/FirebasePodcastTranscription

Use Python to: Get RSS feed XML, Download Podcast MP3, Create Transcript, Store data to GCP Firebase

Primary LanguagePython

LinkedIn


Logo

Store Podcast Transcriptions in GCP Firebase

This code takes an XML RSS-feed of my favorite podcast, "DarkNet Diaries", translates he data into a Python Dataframe, stores itlocally as a ".pkl" file, stores it in Google Cloud Platform's "Firebase" NoSQL database. Then, python loops through the firebase stream, locally transcribing the podcasts and storing the transcription in the firebase.

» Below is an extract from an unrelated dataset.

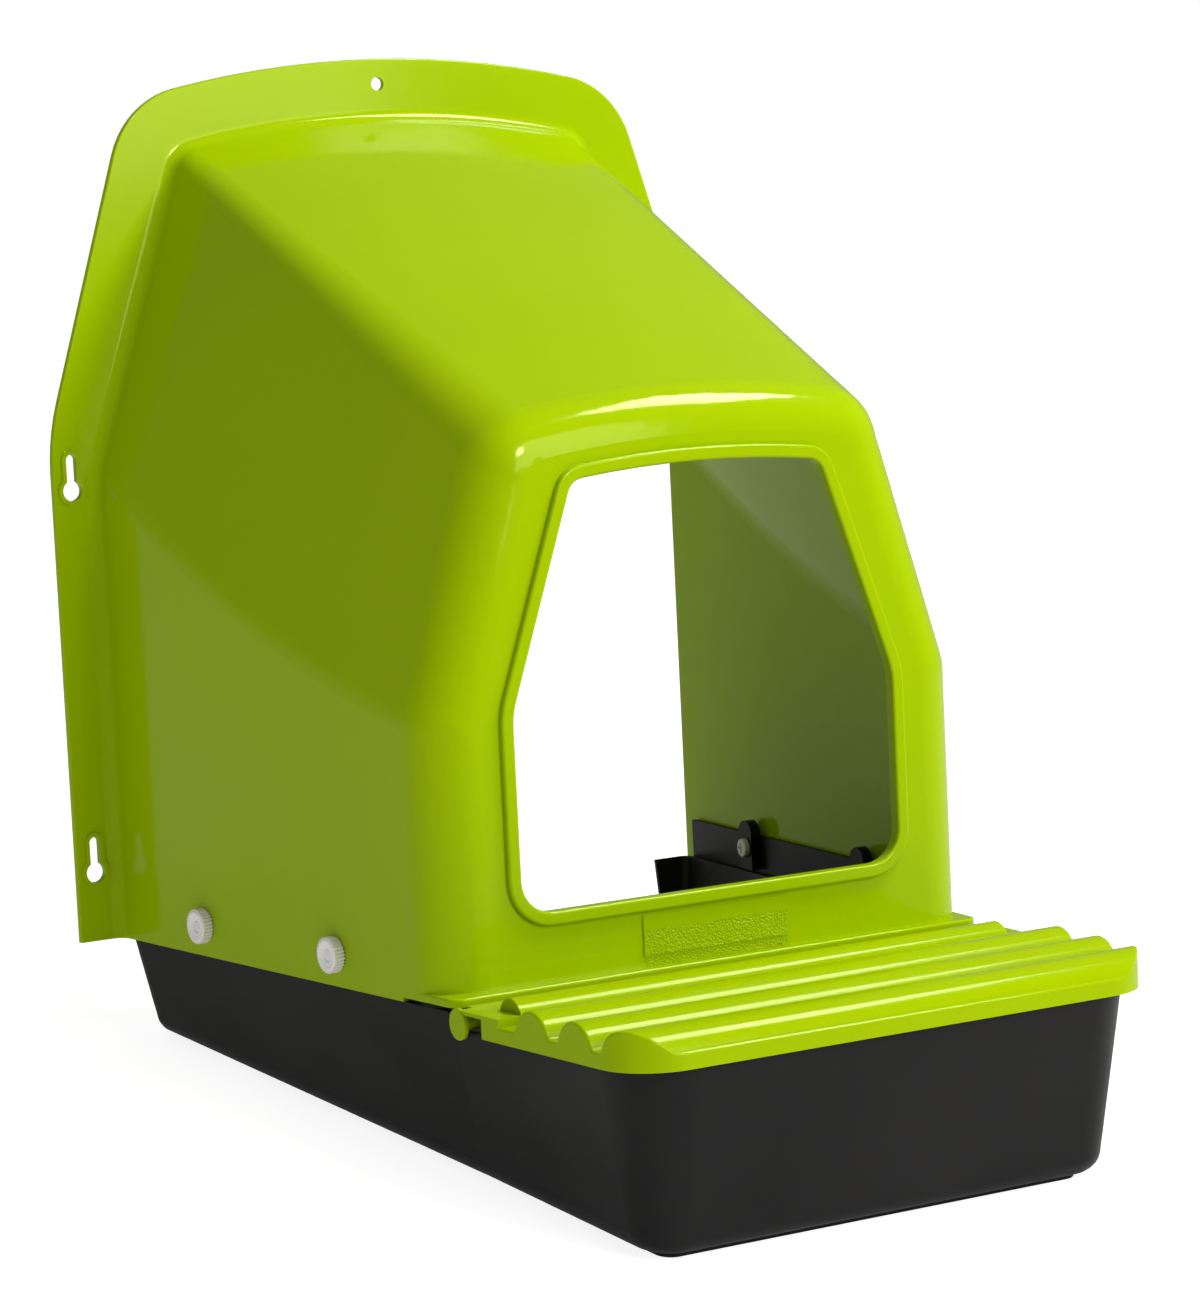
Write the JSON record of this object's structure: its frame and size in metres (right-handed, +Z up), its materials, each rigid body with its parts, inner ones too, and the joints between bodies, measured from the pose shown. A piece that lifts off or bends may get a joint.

The ".pkl" files are used for data mining and.

Table of Contents
  1. About The Project
  2. Prerequisites/Instructions
  3. Contact

About The Project

  • My favorite podcast is more than 100 episodes and counting, all ~1hr each. After binging it in a month, I found myself wanting to search for episodes to rewatch or solidify interesting facts. This project enables cheap storage in the cloud, transcript searchability, and statistical research and NLP projects in the future.

  • I take an RSS XML feed, loop through podcasts mp3 links, transcribing them, and storing the results locally as .pkl files and in the cloud in a firebase.

Process Map

Built With

Prerequisites

  1. Installing all Required Packages
pip install -r requirements.txt
  1. Open a Google Cloud Platform Account and a firebase account.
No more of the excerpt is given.